Section 6 of RA 7941 specifies that religious groups do not qualify as party list groups. But Buhay’s main nominee is El Shaddai leader Mike Velarde’s son Rene.
The over liberal interpretation by the COMELEC of the Act is evident in its accreditation of 187 party-list groups representing a hodgepodge of pseudo- “marginalized sectors” (like Filipino-Chinese, sorority members and miners).
Concretizing social justice
Fr. Joaquin Bernas argued during the Con Com debates that the concept of social justice, enshrined as early as in the 1935 Constitution, should be made practical. The Commission was faced with two options of doing it: give sectoral groups reserved seats, or allot seats of the Lower House for which sectoral and small political parties can vie.
Commissioners, like the late Lino Brocka and Fr. Bernas, pushed for permanent seats because of the concern that these sectoral groups might not have the resources to match the more powerful and moneyed political parties who might also take advantage of party-list representation. But the key to win over the economically able, Monsod pointed out, is for sectors to become strong forces by forming coalitions.
In the end, the commissioners reached a compromise of reserving the seats for three terms before opening the seats to election through the party-list system. This compromise, said Fr. Bernas in the deliberations, does not only recognize the minimal political machinery and economic resources sectoral groups have, but also poses a challenge to strengthen their base in preparation for the time when the seats are subject to election.
But the apparent lack of understanding and appreciation of the Constitutional intent of coalescing among sectors has brought forth disunity among members of different sectors. Monsod said in the interview that party-list groups should realize that coalescing from within could actually make them a political force strong enough to effectively put their concerns forward in the national drawing table. If consolidated, a sectoral party can even “equal political parties that [usually] break down and come again,” he said.
However, the implementing law actually hindered coalescing because of the threshold of seats in the Congress. Section 11 of RA 7941 states that while a party-list group can get a seat for every two percent of the total votes for party list, it can only get as much as three seats.

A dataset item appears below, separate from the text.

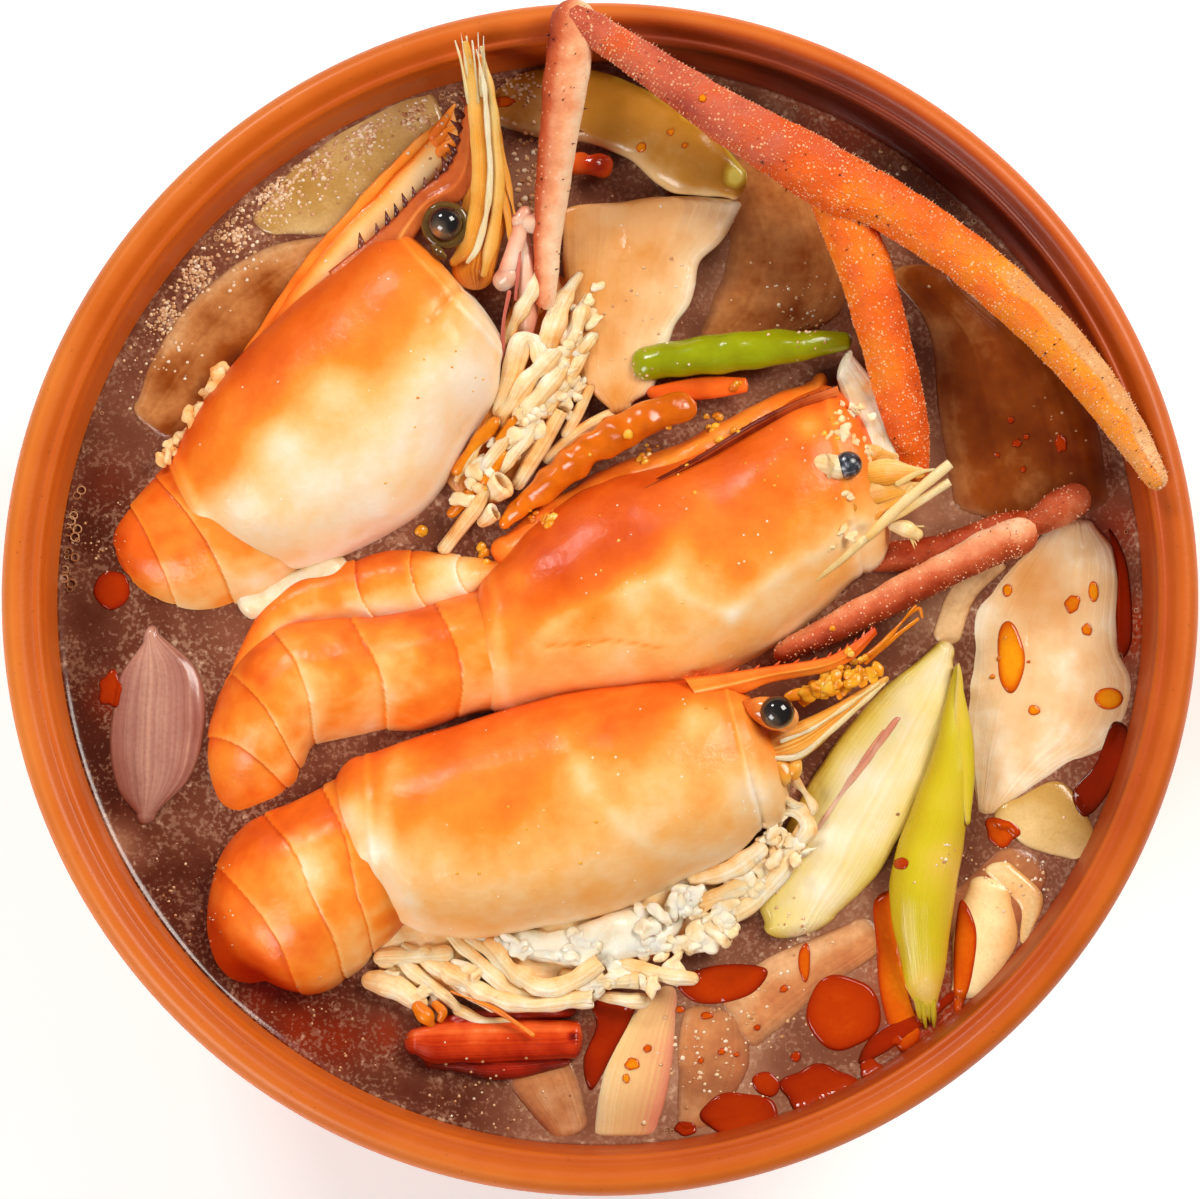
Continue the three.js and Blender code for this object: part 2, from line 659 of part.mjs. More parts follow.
const vegetables = {
  oyster_mushroom_1: [FINISH.mushroom, {
    left: [[-6.5, 68], [-6, 60], [-5.5, 54], [-5, 48], [-4, 41], [-2.5, 36], [1.5, 32]],
    right: [[23.5, 67], [19.5, 58.5], [16, 55], [14, 49], [12, 43], [9, 36.5], [5.5, 33]],
    level: [65.5, 66, 66, 65.5, 65, 65, 65],
    rise: 1.8,
    sink: 4,
    startTip: [9, 70.5, 65],
    endTip: [3.5, 31, 65],
    steps: 5,
  }],
  oyster_mushroom_2: [FINISH.mushroom, {
    left: [[75, 10.5], [68, 2], [63.5, -7], [63, -15], [63, -22], [63, -29], [63.5, -35]],
    right: [[84, 12.5], [88, 6], [88, -8], [90.5, -15], [87.5, -24], [78, -29], [69.5, -35]],
    level: 60.5,
    rise: [1.6, 2.2, 2.4, 2.4, 2.2, 2.2, 1.8],
    sink: 2.5,
    startTip: [80, 13.5, 60.5],
    endTip: [66, -37.5, 60.5],
    steps: 6,
  }],
  oyster_mushroom_3: [FINISH.mushroom, {
    left: [[56.5, -5.5], [59, 1], [63, 6.5]],
    right: [[61.5, -6.5], [64, 0], [69, 5]],
    level: 60.5,
    rise: 2,
    startTip: [58.5, -8, 60.5],
    endTip: [67, 7, 60.5],
  }],
  oyster_mushroom_4: [FINISH.mushroom, {
    left: [[48, 53], [54.5, 45], [56.5, 28], [60, 17]],
    right: [[68.5, 50], [78, 41], [84.5, 30], [86.5, 18]],
    level: 60.2,
    rise: 2.2,
    sink: 2.5,
    startTip: [57, 55, 60.2],
    endTip: [74, 14, 60.2],
  }],
  oyster_mushroom_5: [FINISH.mushroom, {
    left: [[-49, 65.5], [-64, 63], [-76, 50], [-80.5, 36]],
    right: [[-46, 61], [-55, 50], [-62, 40], [-68, 31]],
    level: 60.2,
    rise: 2.3,
    sink: 2.5,
    startTip: [-46, 64, 60.2],
    endTip: [-76, 29, 60.2],
  }],
  green_tomato_wedge_1: [FINISH.greenTomato, {
    left: [[-19.5, 86], [-12, 90.5], [-1, 90.5], [7, 87.5], [14.5, 83], [19.5, 79], [24.3, 73]],
    right: [[-19, 81.5], [-10.5, 79], [-3, 78], [5, 75], [10, 70.5], [14, 68.5], [22, 68]],
    level: [62, 63, 64, 65, 66, 67, 67.5],
    rise: [2.4, 3, 3, 3, 3, 2.6, 2],
    sink: 4,
    startTip: [-21, 83.5, 62],
    endTip: [24.5, 69.5, 67.5],
    steps: 8,
  }],
  green_tomato_wedge_2: [FINISH.greenTomato, {
    left: [[-31, 87], [-37, 84.5], [-51, 76.5], [-60, 66]],
    right: [[-28, 80], [-34, 74.5], [-44, 66], [-54, 63]],
    level: 59.8,
    rise: 2.7,
    startTip: [-28, 86, 59.8],
    endTip: [-59, 62.5, 59.8],
  }],
  green_tomato_wedge_3: [FINISH.greenTomato, {
    left: [[69, -39], [72.5, -42.3], [80, -44.5]],
    right: [[70, -34], [78, -31], [84, -39]],
    level: 60,
    rise: 2.9,
    startTip: [66.5, -37, 60],
    endTip: [84.5, -43.5, 60],
  }],
  chilli_strip: [FINISH.redChilli, {
    left: [[9, 36], [17, 38], [24.5, 37.8]],
    right: [[10, 32.8], [17.5, 33.3], [25, 35.3]],
    level: 66,
    rise: 1,
    startTip: [8, 34, 65.5],
    endTip: [26, 36.6, 66],
  }],
  lemongrass_half: [FINISH.lemongrassCut, {
    left: [[56.5, -8], [47.5, -16], [39, -26], [32, -37.5], [27, -49.5], [28, -55]],
    right: [[60, -10.5], [60, -18], [57, -27], [52.5, -36.5], [46.5, -47], [40, -53.5]],
    level: [62.5, 63, 63, 63, 62.5, 62],
    rise: 3,
    sink: 6,
    startTip: [59.5, -7.3, 62.5],
    endTip: [33, -57.3, 62],
  }],
  lemongrass_sheath: [FINISH.lemongrassSkin, {
    left: [[59.5, -13], [56.5, -24.5], [53, -34.5], [48.8, -48], [51, -63.5], [53.5, -69]],
    right: [[61, -15], [62.5, -28], [62, -38], [59.5, -51], [58, -63], [56.5, -69.5]],
    level: [66, 66, 65.5, 65, 63.5, 62.5],
    rise: [1, 3.4, 4.2, 4.6, 3, 1],
    startTip: [60.5, -11.5, 66],
    endTip: [55, -71, 62.5],
    squareness: 2.1,
  }],
  shallot_1: [FINISH.shallot, {
    left: [[-77.5, -7.5], [-82, -14], [-83.5, -24], [-82, -32], [-78.5, -36.5]],
    right: [[-75, -6], [-68, -12], [-66.8, -21], [-69, -30], [-75, -36.5]],
    level: 57,
    rise: [3, 5.6, 6.2, 6, 3],
    startTip: [-76.5, -4.5, 57],
    endTip: [-77, -38.5, 57],
    squareness: 2,
  }],
  shallot_2: [FINISH.shallot, {
    left: [[8.5, -66], [3.5, -73], [0, -81.5], [-1, -90]],
    right: [[13.5, -67], [12.8, -74.5], [11.5, -83], [9.5, -90]],
    level: 60.5,
    rise: [1.5, 2.6, 2.8, 2.2],
    startTip: [11.5, -64.5, 60.5],
    endTip: [4, -91.3, 60.5],
  }],
  garlic_clove_1: [FINISH.garlic, {
    left: [[64, -50.5], [60.5, -57], [59.5, -65]],
    right: [[69, -52], [70, -59], [65, -66]],
    level: 60.5,
    rise: 2.4,
    startTip: [67, -49.3, 60.5],
    endTip: [61.5, -67, 60.5],
  }],
  garlic_clove_2: [FINISH.garlic, {
    left: [[65, -46.5], [70.5, -52], [70.8, -58]],
    right: [[70, -45.3], [75, -50.5], [73, -57]],
    level: 60,
    rise: 2.6,
    startTip: [67, -44.5, 60],
    endTip: [72, -59.5, 60],
  }],
};

const greenChilli = [
  [8, 39.8, 66.6, 2.8], [17, 41, 66.8, 3.3], [27, 42, 67, 3.3], [35, 42.8, 66.8, 2.6],
  [41.5, 44, 66.5, 0.9],
];
const brownChilli = [
  [15.5, 33, 68.8, 2], [8.5, 30.5, 69, 2.7], [-1.5, 25, 68, 3], [-9, 19, 66.5, 2.4],
  [-16, 13, 65, 1],
];

// ---------------------------------------------------------------- assembly
// Pieces in the order in which they lie, topmost first. Each makes room for the ones before it.
const pieces = [
  ["bowl", FINISH.terracotta, bowl()],
  ["pincer_forearm", FINISH.pincer, joined(
    limb(pincer.forearm),
    limb(pincer.fixedFinger, { steps: 8 }),
  )],
  ["pincer_upper_arm", FINISH.duskyLeg, limb(pincer.upperArm)],
  ["prawn_1_eye", FINISH.eye, ball(prawn1.eye, EYE_RADIUS)],
  ["prawn_2_eye", FINISH.eye, joined(ball(prawn2.eye, 2.4), limb(prawn2.eyeStalk, { steps: 2 }))],
  ["prawn_3_eye", FINISH.eye, ball(prawn3.eye, EYE_RADIUS)],
  ["prawn_3_carapace", FINISH.shell, carapaceOf(prawn3, prawn3.rostrum),
    carapaceOf(prawn3, prawn3.rostrum, FILLED)],
  ["prawn_3_antenna_scale", FINISH.shellPale, thinPlate(prawn3.antennaScale)],
  ["front_leg_tip", FINISH.duskyLeg, limb(frontLeg.front)],
  ["prawn_2_antenna_scale", FINISH.shellPale, thinPlate(prawn2.antennaScale)],
  ["prawn_2_carapace", FINISH.shell, carapaceOf(prawn2, prawn2.crest),
    carapaceOf(prawn2, prawn2.crest, FILLED)],
  ["prawn_2_head_plate", FINISH.shellPale, thinPlate(prawn2.headPlate)],
  ["pincer_moving_finger", FINISH.pincer, limb(pincer.movingFinger)],
  ["front_leg_upper", FINISH.duskyLeg, limb(frontLeg.rear)],
  ["prawn_3_abdomen", FINISH.shell, abdomenOf(prawn3), abdomenOf(prawn3, SMOOTH)],
  ["prawn_2_abdomen", FINISH.shell, abdomenOf(prawn2), abdomenOf(prawn2, SMOOTH)],
  ["prawn_1_carapace", FINISH.shell, carapaceOf(prawn1, prawn1.rostrum),
    carapaceOf(prawn1, prawn1.rostrum, FILLED)],
  ["prawn_1_antenna_scale", FINISH.shellPale, thinPlate(prawn1.antennaScale)],
  ["prawn_1_abdomen", FINISH.shell, abdomenOf(prawn1), abdomenOf(prawn1, SMOOTH)],
  ["prawn_2_back_shell", FINISH.shell, thinPlate(prawn2.backShell)],
  ["prawn_2_curled_tail", FINISH.shell, curledTail(), curledTail(SMOOTH)],
  ["prawn_1_back_shell", FINISH.shell, thinPlate(prawn1.backShell)],
  ["prawn_3_tail_fan", FINISH.redShell, thinPlate(prawn3.tailFan)],
  ["brown_chilli", FINISH.brownChilli, limb(brownChilli)],
  ["prawn_1_legs", FINISH.legMeat, joined(legBundle(prawn1Legs), ...mouthLegs(prawn1Mouth))],
  ["prawn_3_legs", FINISH.legMeat, joined(legBundle(prawn3Legs), ...mouthLegs(prawn3Mouth))],
  ["prawn_1_swimmerets", FINISH.legMeat, thinPlate(prawn1.swimmerets)],
  ["green_chilli", FINISH.greenChilli, limb(greenChilli)],
  ["chilli_bit", FINISH.redChilli, ball([-2, 74, 65.5], 3.4, 0.8)],
  ...Object.entries(vegetables).map(([name, [material, plan]]) => [name, material, slice(plan)]),
  ["broth", FINISH.broth, broth()],
];

const soup = new THREE.Group();
const cutters = [];
for (const [name, material, geometry, room = geometry] of pieces) {
  let solid = solidOf(geometry);
  const box = solid.boundingBox();
  for (const cutter of cutters) {
    const clear = cutter.name === "bowl" && name === "broth"; // its profile keeps the gap
    if (clear || !overlapping(box, cutter.box)) continue;
    const left = solid.subtract(cutter.solid);
    if (solid.volume() - left.volume() > GRAZE) solid = left;
  }
  const taken = grown(room);
  cutters.push({ name, solid: taken, box: taken.boundingBox() });
  const mesh = new THREE.Mesh(geometryOf(largest(solid.simplify(SLIVER))), material);
  mesh.name = name;
  soup.add(mesh);
}

export default soup;
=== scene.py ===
# Tom yum soup in a glazed terracotta bowl: three whole river prawns, a pincer arm, mushrooms,
# lemongrass, chillies, shallots and green tomato in a murky broth with red chilli oil.
# Shapes are worked out in millimetres and become metres when a mesh is made.
# +Z is up, +Y points to the bowl's far side, and the bowl stands on its foot at the origin.
import json
import math

import bpy
import numpy as np
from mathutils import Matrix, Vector
from mathutils.bvhtree import BVHTree

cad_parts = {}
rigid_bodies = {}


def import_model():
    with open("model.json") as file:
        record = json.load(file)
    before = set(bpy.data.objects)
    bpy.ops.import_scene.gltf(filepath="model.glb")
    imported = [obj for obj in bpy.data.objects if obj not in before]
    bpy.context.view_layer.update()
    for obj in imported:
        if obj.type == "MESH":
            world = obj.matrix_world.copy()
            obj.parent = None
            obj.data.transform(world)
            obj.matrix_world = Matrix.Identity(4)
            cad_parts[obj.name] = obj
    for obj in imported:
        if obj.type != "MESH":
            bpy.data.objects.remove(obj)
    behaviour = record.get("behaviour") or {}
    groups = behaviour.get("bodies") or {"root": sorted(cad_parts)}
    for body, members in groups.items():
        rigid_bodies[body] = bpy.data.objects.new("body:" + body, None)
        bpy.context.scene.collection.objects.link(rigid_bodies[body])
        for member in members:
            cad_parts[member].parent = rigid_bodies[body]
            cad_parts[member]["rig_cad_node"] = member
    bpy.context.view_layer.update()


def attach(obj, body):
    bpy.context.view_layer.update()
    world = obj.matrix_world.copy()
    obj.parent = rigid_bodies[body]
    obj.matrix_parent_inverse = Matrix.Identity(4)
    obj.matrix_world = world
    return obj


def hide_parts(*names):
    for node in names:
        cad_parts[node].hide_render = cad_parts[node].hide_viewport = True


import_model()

MM = 0.001
TURN = 2 * math.pi
BOWL_SEGMENTS = 240
INNER_FLOOR = 8.9  # height of the bowl's floor under the broth
BROTH_LEVEL = 62.0
BROTH_RADIUS = 92.3
BROTH_FLOOR = 9.3
WALL_RADIUS = 92.1  # the inner wall where the broth meets it
SHADES = [0, 0.25, 0.5, 0.75, 1]  # places of a shell's tones from its back edge to its belly


# ------------------------------------------------------------------ curves and surfaces
def along(points, places):
    """Points on a smooth curve through the given ones, at places from 0 to 1."""
    points = np.asarray(points, float)
    if points.ndim == 1:
        points = points[:, None]
    ends = np.vstack([2 * points[0] - points[1], points, 2 * points[-1] - points[-2]])
    where = np.clip(np.asarray(places, float), 0, 1) * (len(points) - 1)
    start = np.minimum(where.astype(int), len(points) - 2)
    t = (where - start)[:, None]
    p0, p1, p2, p3 = (ends[start + i] for i in range(4))
    leave, arrive = (p2 - p0) / 2, (p3 - p1) / 2
    cubic = (2 * p1 - 2 * p2 + leave + arrive) * t**3
    square = (3 * p2 - 3 * p1 - 2 * leave - arrive) * t**2
    return cubic + square + leave * t + p1


def swell(points, size, seed):
    """Gentle lumps about size mm across, between -1 and 1, at each point."""
    waves = 16
    chance = np.random.default_rng(seed)
    total = np.zeros(points.shape[:-1])
    for _ in range(waves):
        way = chance.normal(size=3)
        way *= TURN / (size * 2.2 * np.linalg.norm(way) * chance.uniform(0.6, 1.5))
        total += np.sin(points @ way + chance.uniform(0, TURN))
    return total / math.sqrt(waves)


def step(low, high, value):
    """Rises smoothly from 0 at low to 1 at high."""
    t = np.clip((value - low) / (high - low), 0, 1)
    return t * t * (3 - 2 * t)


def outward(grid):
    """Unit normals of a closed grid of points whose columns go round it."""
    lengthwise = np.gradient(grid, axis=0)
    ring = grid[:, :-1]
    crosswise = (np.roll(ring, -1, axis=1) - np.roll(ring, 1, axis=1)) / 2
    crosswise = np.concatenate([crosswise, crosswise[:, :1]], axis=1)
    normal = np.cross(crosswise, lengthwise)
    normal /= np.maximum(np.linalg.norm(normal, axis=2, keepdims=True), 1e-9)
    middle = grid.mean(axis=1, keepdims=True)
    sign = np.sign(((grid - middle) * normal).sum())
    return normal * sign


def body(left, right, level, rise, start, end, sink=None):
    """The plan of a body that lies flat: points along its left and right edges, heights along it
    that may each be one value or a list, and the points where it starts and ends."""
    heights = level, rise, rise if sink is None else sink
    return {"left": left, "right": right, "heights": heights, "start": start, "end": end}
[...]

Felix Muga II of the Ateneo Math Department said in a 2007 forum that this three-seat limit further tolerated, and maybe even forced sectoral groups to break up into groups that, according to Monsod, actually push for the same ends.
While it may translate to more seats, the atomization of sectors like women (1-ABAA, Gabriela, BABAE KA, Buklod Filipina, Womenpower), farmers (AANI, ABA, Anakpawis, Butil, Abono, SABOD) and indigenous peoples groups (Katribu, ALIF, ATM, Katutubo), may also lead to spoiled votes for groups that will fail to reach the two-percent limit set by the enabling law.
More so, the atomization could make—and actually has made—the system prone to use and abuse by major political parties. PCIJ reported on April 29 how major political parties “piggybacked” on the party list groups like Butil and AGHAM to be able to air ads even after reaching the Comelec-prescribed limit. These groups aired ads that focused more on the standard bearers of the major political parties (Liberal and Nacionalista) rather than their platforms.
Numbers are a factor
Laws passed under the first batch of elected representatives under the party-list system reached 1,572, in comparison to the barely 300 laws passed by appointed sectoral representatives. However, the number of bills filed significantly dipped in the 13th Congress, to 774.
While part of the reason could be frustration over the long legislative process, Bayan Muna representative Teddy Casiño was quoted in a PCIJ article as saying that the frustration comes more from the fact that most bills party-list groups have filed are still pending. Most of the bills they proposed, he said, would collide with the interests of the traditional politicians. In the end, it is still the interests of the latter, to which 80 percent of congressional seats are allocated, that prevail in legislation. The media could have looked at problems such as this, but mostly didn’t.